Which takes Mr. Hubbard back to the notion of dignity. “ ‘On average’ has a political problem, because if some people win a lot and others not at all, the ones not winning at all might be forgiven for their views on trade,” he says. “Openness is good, but don’t forget the people who got left behind.” That’s why there is “political animus about Nafta,” the North American Free Trade Agreement: “If a plant closes in my town, I’m concerned. Opportunities are gone. Folks ask, ‘Are people not going to worry about me?’ And in the past, we’ve had precious little worry about such folks.” If you want broad support for trade, Mr. Hubbard maintains, “then you have to remember the people that got left behind.”

Still, he believes the Trump trade critique “has a point in some areas.” China, for example, “is not following the rule of law in intellectual-property protection. I don’t think there’s any question about that.” But he says there are ways to “get at that multilaterally, that don’t involve this kind of bilateral trade-bashing that the president has done.”

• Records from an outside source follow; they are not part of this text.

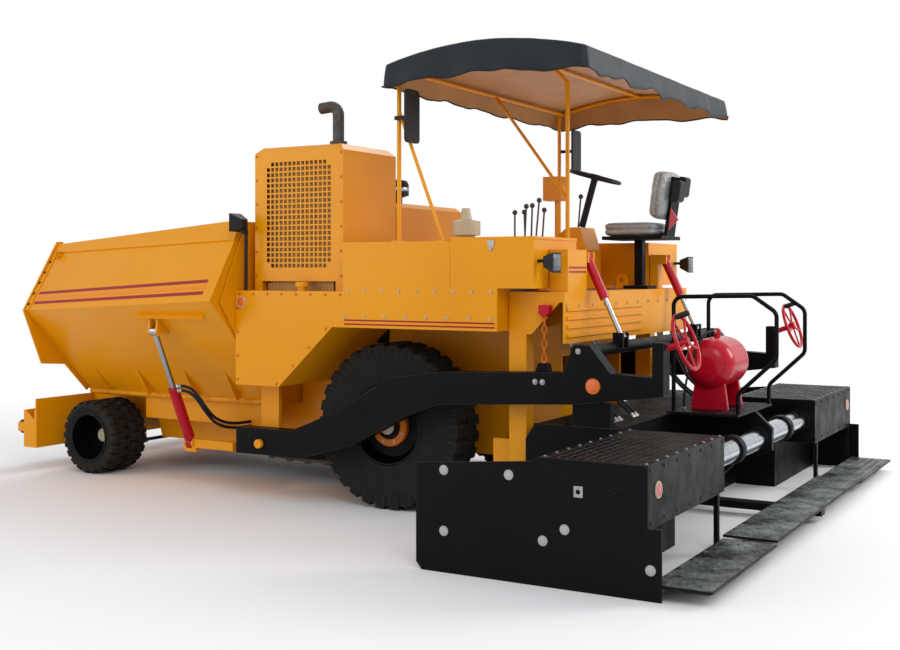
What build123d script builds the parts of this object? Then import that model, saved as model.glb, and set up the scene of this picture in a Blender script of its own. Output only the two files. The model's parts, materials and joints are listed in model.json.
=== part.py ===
"""Asphalt paver on wheels: tractor with a folding hopper in front and a floating screed behind.

Frame: +X forward, +Y to the machine's left, +Z up, millimetres. Shapes are drawn with X = 0 at the
rear axle and are moved by `axle_x` when written, so that the origin lies on the ground at the middle
of the whole machine.
"""
from math import atan2, cos, radians, sin
import os

from build123d import *

# ---- overall reach -------------------------------------------------------------------------------
wheelbase = 2744.0
nose_overhang = 446.0       # front axle to the front end of the side plates
beam_depth = 140.0
roller_r, roller_gap, roller_z = 55.0, 10.0, 330.0
chassis_front = wheelbase + nose_overhang
beam_front = chassis_front + beam_depth
roller_x = beam_front + roller_gap + roller_r
front_reach = roller_x + roller_r       # rear axle to the face of the push rollers
rear_reach = 2551.0         # rear axle to the rear edge of the footboards
axle_x = (rear_reach - front_reach) / 2

# ---- clearances ----------------------------------------------------------------------------------
seat_gap = 0.3              # between curved faces that seat on each other
fit_gap = 0.05              # radial clearance of a pin or shaft in its bore

# ---- wheels --------------------------------------------------------------------------------------
rear_tyre_r, rear_tyre_w, rear_outer_y = 542.5, 293.0, 1044.0
rear_rim_r, rim_wall = 254.0, 12.0
rear_lug = (16.0, 30, 62.0, -12.0)      # depth, count on a side, thickness, inner end
front_tyre_r, front_tyre_w, front_outer_y = 280.0, 170.0, 997.0
front_tyre_gap, front_rim_r = 20.0, 185.0
front_lug = (14.0, 22, 42.0, 6.0)
spindle_r = 60.0
front_spindle_r = 32.0
front_web_in = 190.0                    # outer face of the front wheels to their web

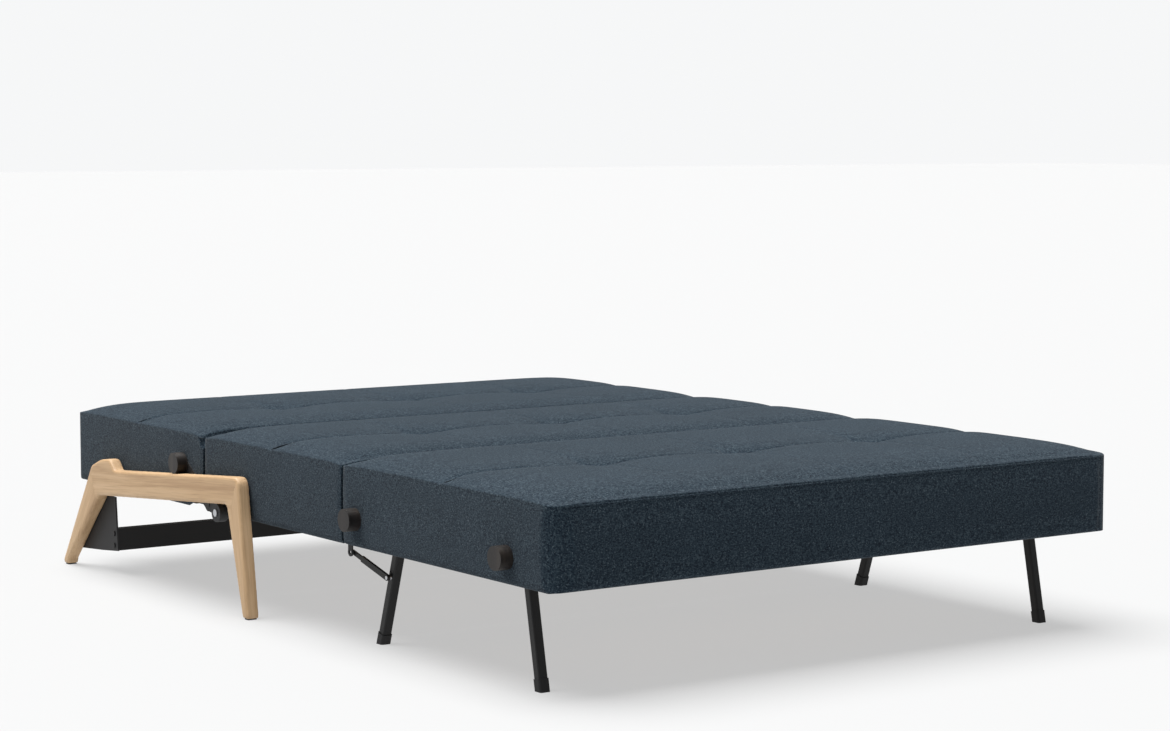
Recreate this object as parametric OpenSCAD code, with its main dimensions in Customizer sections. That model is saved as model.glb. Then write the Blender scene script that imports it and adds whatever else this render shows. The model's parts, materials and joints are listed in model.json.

And yet, in apparent contradiction, Mr. Trump has just thrown a lifeline to ZTE, the Chinese telecom company flattened by sanctions for violating U.S. law. Mr. Hubbard disapproves of the president’s recent conciliation, a tweeted promise to help ZTE, which “rejects a longstanding principle that trade enforcement actions shouldn’t be employed as bargaining chips. The law is the law.” The prospective deal, which includes relief for ZTE in exchange for a halt to China’s threat of agricultural tariffs, “appears to promise a modest near-term benefit” for America while placing the rules-based international trading system in harm’s way.

Instead, Mr. Hubbard wishes the White House would promise to clarify the rules for Chinese investment in the U.S., while insisting on better intellectual-property protection in China. “Trying to borrow the Chinese playbook,” he says, “is unlikely to be a winning strategy for the United States.”